3D Dynamic Radio Map Prediction Using Vision Transformers for Low-Altitude Wireless Networks
Nguyen Duc Minh Quang, Chang Liu, Huy-Trung Nguyen, Shuangyang Li, Derrick Wing Kwan Ng, Wei Xiang
TL;DR
This work tackles the problem of real-time prediction of time-varying 3D radio maps in low-altitude wireless networks by introducing 3D-DRM, a Transformer-based framework that fuses a Vision Transformer for spatial encoding with a temporal Transformer for dynamics. It jointly reconstructs and forecasts the 3D RM from sparse UAV measurements, enabling proactive power control and resource allocation. The method employs a Power Measurement Encoder and a cross-attentive Radio Map Decoder, trained with voxel-level fidelity and temporal-smoothness losses to ensure accurate and coherent dynamics. Experiments demonstrate that 3D-DRM outperforms ConvLSTM and RadioUNet across RMSE and temporal consistency, highlighting its potential for real-time, scalable network optimization in UAV-enabled LAWN scenarios.
Abstract
Low-altitude wireless networks (LAWN) are rapidly expanding with the growing deployment of unmanned aerial vehicles (UAVs) for logistics, surveillance, and emergency response. Reliable connectivity remains a critical yet challenging task due to three-dimensional (3D) mobility, time-varying user density, and limited power budgets. The transmit power of base stations (BSs) fluctuates dynamically according to user locations and traffic demands, leading to a highly non-stationary 3D radio environment. Radio maps (RMs) have emerged as an effective means to characterize spatial power distributions and support radio-aware network optimization.
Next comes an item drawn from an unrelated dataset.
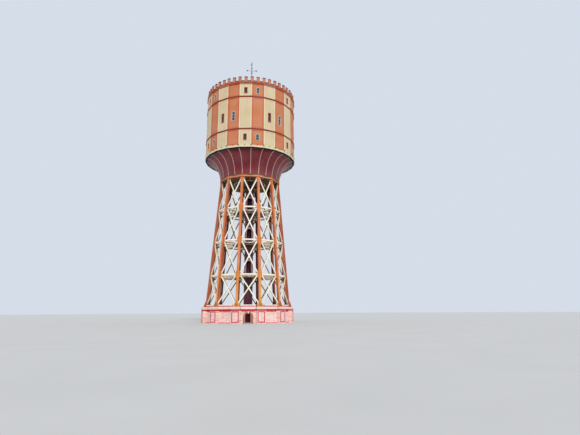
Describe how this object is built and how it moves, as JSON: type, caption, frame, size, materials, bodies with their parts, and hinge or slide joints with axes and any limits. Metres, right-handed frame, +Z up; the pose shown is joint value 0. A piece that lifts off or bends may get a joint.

However, most existing works construct static or offline RMs, overlooking real-time power variations and spatio-temporal dependencies in multi-UAV networks. To overcome this limitation, we propose a 3D dynamic radio map (3D-DRM) framework that learns and predicts the spatio-temporal evolution of received power. Specially, a Vision Transformer (ViT) encoder extracts high-dimensional spatial representations from 3D RMs, while a Transformer-based module models sequential dependencies to predict future power distributions. Experiments unveil that 3D-DRM accurately captures fast-varying power dynamics and substantially outperforms baseline models in both RM reconstruction and short-term prediction.